Information provided
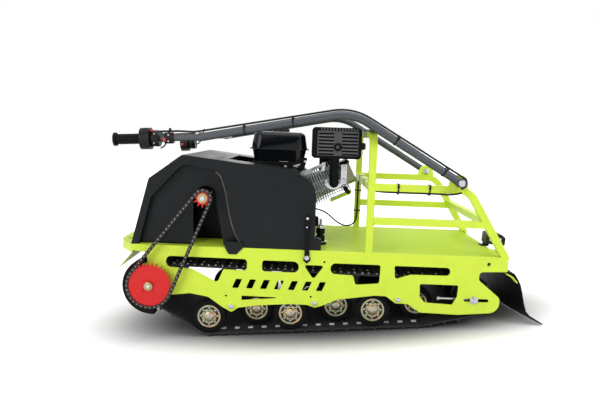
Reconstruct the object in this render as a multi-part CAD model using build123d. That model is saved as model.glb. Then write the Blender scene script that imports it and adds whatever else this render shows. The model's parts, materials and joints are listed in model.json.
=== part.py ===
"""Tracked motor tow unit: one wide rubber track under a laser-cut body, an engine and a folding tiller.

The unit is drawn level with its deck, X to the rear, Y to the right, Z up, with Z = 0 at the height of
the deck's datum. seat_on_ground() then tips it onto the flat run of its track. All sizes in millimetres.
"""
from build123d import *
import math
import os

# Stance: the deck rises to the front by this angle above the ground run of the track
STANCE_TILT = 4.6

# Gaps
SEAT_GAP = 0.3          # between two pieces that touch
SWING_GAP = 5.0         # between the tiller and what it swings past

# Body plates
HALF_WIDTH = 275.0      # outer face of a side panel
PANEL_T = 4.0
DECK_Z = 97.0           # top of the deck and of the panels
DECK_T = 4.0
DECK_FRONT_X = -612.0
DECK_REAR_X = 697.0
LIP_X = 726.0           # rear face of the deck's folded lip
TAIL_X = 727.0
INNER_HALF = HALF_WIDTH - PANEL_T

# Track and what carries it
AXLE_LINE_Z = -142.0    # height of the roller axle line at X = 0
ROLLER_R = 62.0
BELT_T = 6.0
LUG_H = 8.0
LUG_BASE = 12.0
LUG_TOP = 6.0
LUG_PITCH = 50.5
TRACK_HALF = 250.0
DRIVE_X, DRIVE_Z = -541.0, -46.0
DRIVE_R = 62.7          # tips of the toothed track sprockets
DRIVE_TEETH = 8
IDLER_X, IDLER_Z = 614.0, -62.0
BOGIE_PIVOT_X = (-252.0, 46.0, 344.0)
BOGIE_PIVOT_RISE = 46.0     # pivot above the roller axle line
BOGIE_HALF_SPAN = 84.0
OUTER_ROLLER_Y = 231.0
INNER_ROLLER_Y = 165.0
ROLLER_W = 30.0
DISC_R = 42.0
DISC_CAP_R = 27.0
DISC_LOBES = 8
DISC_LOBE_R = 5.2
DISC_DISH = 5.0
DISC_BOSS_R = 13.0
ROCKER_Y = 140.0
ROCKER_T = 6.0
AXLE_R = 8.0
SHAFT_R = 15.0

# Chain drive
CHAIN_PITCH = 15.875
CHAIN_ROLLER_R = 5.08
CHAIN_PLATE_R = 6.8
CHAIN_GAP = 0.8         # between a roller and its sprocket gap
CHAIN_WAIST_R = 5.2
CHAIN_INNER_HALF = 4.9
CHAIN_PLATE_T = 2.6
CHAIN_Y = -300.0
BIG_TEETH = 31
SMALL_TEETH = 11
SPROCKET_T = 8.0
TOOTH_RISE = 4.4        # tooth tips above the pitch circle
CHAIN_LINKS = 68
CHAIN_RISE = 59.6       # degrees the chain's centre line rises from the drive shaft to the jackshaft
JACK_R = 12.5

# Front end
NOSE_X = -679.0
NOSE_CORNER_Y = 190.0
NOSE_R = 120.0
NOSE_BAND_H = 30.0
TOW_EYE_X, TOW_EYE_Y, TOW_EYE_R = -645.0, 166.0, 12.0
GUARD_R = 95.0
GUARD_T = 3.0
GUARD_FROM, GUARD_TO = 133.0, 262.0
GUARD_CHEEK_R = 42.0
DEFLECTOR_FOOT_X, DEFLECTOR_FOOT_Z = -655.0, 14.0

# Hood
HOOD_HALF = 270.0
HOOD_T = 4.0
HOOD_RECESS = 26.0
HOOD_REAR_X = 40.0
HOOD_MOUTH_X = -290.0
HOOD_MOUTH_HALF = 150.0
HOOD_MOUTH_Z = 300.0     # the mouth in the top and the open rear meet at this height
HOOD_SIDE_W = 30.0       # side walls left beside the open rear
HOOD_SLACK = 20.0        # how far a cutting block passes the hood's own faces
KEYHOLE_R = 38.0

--

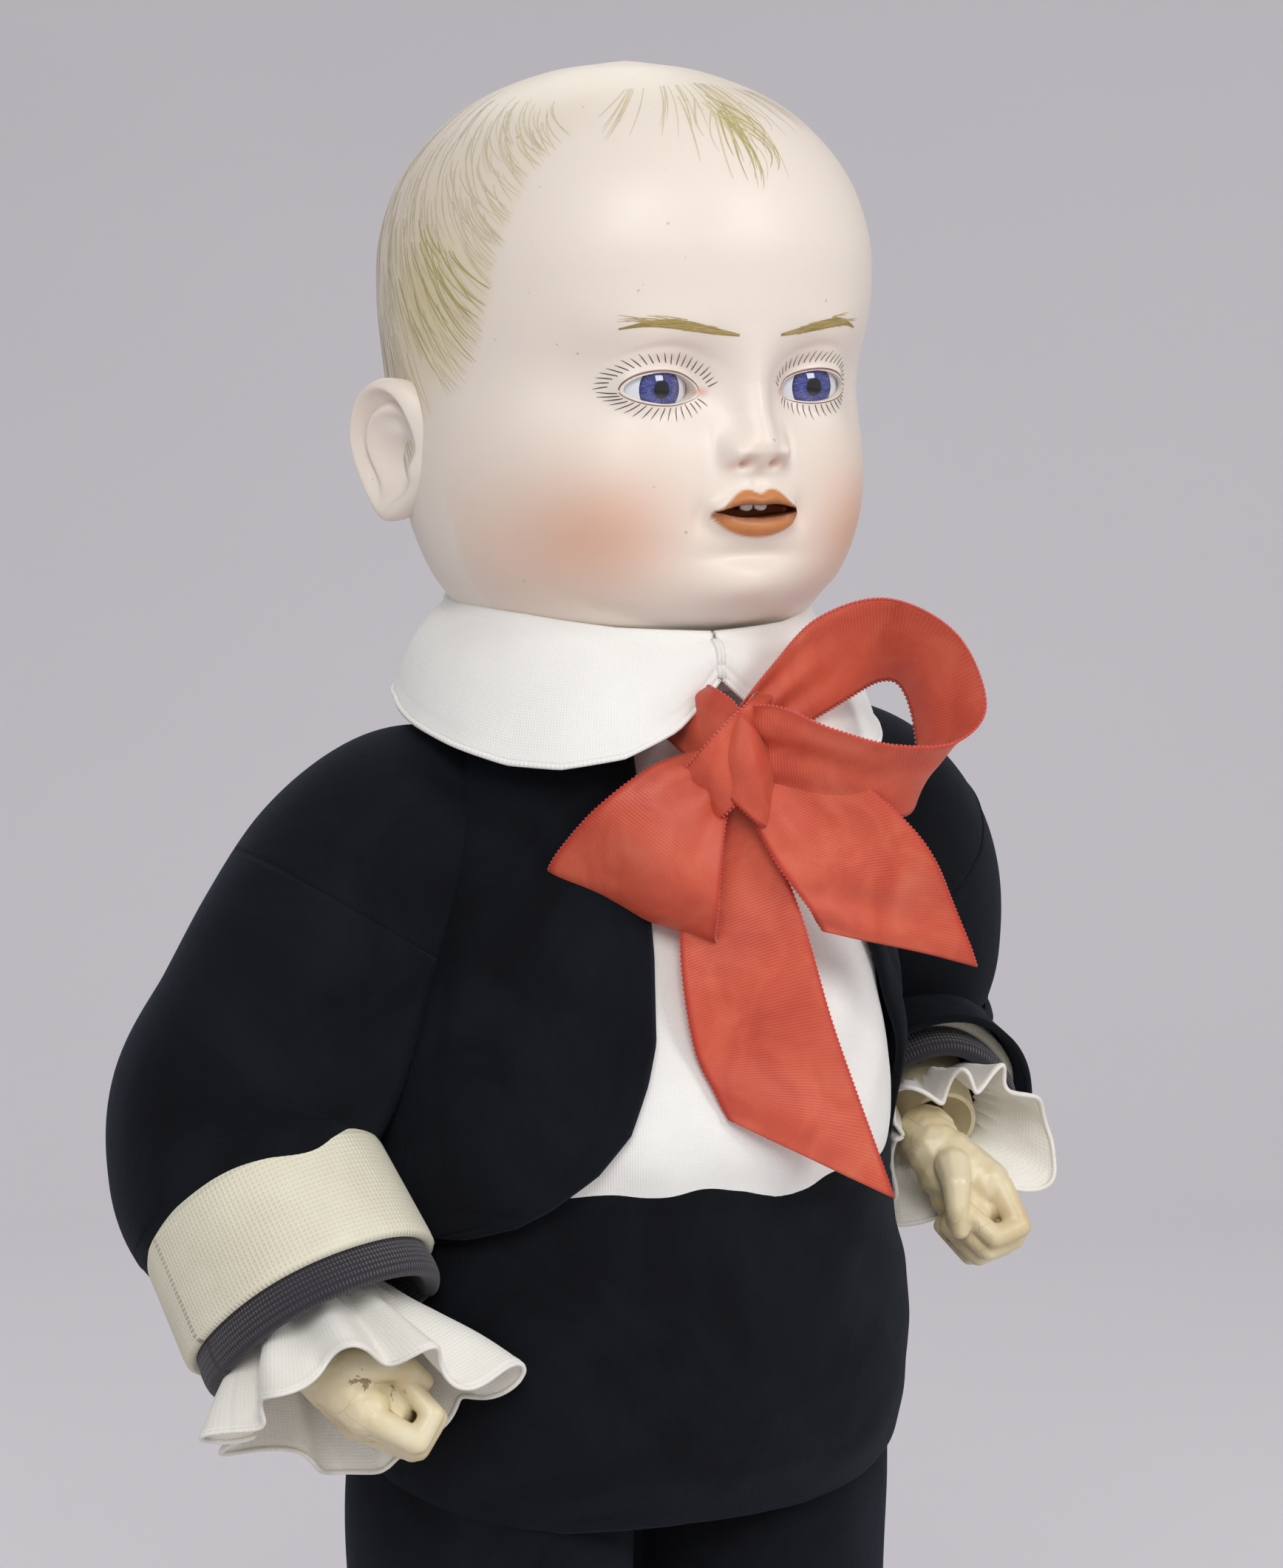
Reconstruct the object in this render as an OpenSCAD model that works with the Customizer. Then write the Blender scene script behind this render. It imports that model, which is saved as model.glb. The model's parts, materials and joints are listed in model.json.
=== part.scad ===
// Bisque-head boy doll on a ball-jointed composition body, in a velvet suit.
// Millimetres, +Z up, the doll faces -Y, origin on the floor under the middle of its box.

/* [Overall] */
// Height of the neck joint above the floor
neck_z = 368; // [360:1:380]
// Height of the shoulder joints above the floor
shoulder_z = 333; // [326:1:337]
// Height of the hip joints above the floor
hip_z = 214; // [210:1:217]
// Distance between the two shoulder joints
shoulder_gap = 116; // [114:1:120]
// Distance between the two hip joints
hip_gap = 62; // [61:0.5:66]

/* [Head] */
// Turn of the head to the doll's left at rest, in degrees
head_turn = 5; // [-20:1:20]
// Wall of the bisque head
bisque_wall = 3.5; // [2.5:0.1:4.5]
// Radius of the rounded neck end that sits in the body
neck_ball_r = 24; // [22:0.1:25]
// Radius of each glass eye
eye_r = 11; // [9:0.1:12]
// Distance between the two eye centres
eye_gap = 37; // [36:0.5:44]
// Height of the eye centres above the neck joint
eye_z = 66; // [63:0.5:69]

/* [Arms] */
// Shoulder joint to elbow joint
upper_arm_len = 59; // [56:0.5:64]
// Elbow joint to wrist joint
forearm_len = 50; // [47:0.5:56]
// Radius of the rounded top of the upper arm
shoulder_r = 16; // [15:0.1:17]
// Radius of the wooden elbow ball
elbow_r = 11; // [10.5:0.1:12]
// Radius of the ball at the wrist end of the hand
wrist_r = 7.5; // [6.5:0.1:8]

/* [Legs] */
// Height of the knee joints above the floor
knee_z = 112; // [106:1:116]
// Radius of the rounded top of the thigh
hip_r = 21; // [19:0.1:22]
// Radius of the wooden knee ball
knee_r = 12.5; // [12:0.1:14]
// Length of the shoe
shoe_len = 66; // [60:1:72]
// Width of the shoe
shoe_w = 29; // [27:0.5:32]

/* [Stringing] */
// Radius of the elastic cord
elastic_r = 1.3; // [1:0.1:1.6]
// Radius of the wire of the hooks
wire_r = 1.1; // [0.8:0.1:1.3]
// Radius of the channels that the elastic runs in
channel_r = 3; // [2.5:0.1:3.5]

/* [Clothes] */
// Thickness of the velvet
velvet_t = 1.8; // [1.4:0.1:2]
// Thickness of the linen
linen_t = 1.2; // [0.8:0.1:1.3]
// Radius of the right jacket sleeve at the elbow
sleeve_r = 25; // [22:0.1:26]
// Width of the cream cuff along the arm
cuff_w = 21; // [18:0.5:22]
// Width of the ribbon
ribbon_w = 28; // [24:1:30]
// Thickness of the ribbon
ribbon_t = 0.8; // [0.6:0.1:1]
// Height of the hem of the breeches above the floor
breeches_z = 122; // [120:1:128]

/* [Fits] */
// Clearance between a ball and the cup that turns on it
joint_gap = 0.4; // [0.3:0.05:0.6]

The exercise
Copy out exactly the lines from the one with "Reconstruct the object in this render as an" through the one with "wrist_r = 7.5; // [6.5:0.1:8]", counting both ends, and no other lines.

Final answer
Reconstruct the object in this render as an OpenSCAD model that works with the Customizer. Then write the Blender scene script behind this render. It imports that model, which is saved as model.glb. The model's parts, materials and joints are listed in model.json.
=== part.scad ===
// Bisque-head boy doll on a ball-jointed composition body, in a velvet suit.
// Millimetres, +Z up, the doll faces -Y, origin on the floor under the middle of its box.

/* [Overall] */
// Height of the neck joint above the floor
neck_z = 368; // [360:1:380]
// Height of the shoulder joints above the floor
shoulder_z = 333; // [326:1:337]
// Height of the hip joints above the floor
hip_z = 214; // [210:1:217]
// Distance between the two shoulder joints
shoulder_gap = 116; // [114:1:120]
// Distance between the two hip joints
hip_gap = 62; // [61:0.5:66]

/* [Head] */
// Turn of the head to the doll's left at rest, in degrees
head_turn = 5; // [-20:1:20]
// Wall of the bisque head
bisque_wall = 3.5; // [2.5:0.1:4.5]
// Radius of the rounded neck end that sits in the body
neck_ball_r = 24; // [22:0.1:25]
// Radius of each glass eye
eye_r = 11; // [9:0.1:12]
// Distance between the two eye centres
eye_gap = 37; // [36:0.5:44]
// Height of the eye centres above the neck joint
eye_z = 66; // [63:0.5:69]

/* [Arms] */
// Shoulder joint to elbow joint
upper_arm_len = 59; // [56:0.5:64]
// Elbow joint to wrist joint
forearm_len = 50; // [47:0.5:56]
// Radius of the rounded top of the upper arm
shoulder_r = 16; // [15:0.1:17]
// Radius of the wooden elbow ball
elbow_r = 11; // [10.5:0.1:12]
// Radius of the ball at the wrist end of the hand
wrist_r = 7.5; // [6.5:0.1:8]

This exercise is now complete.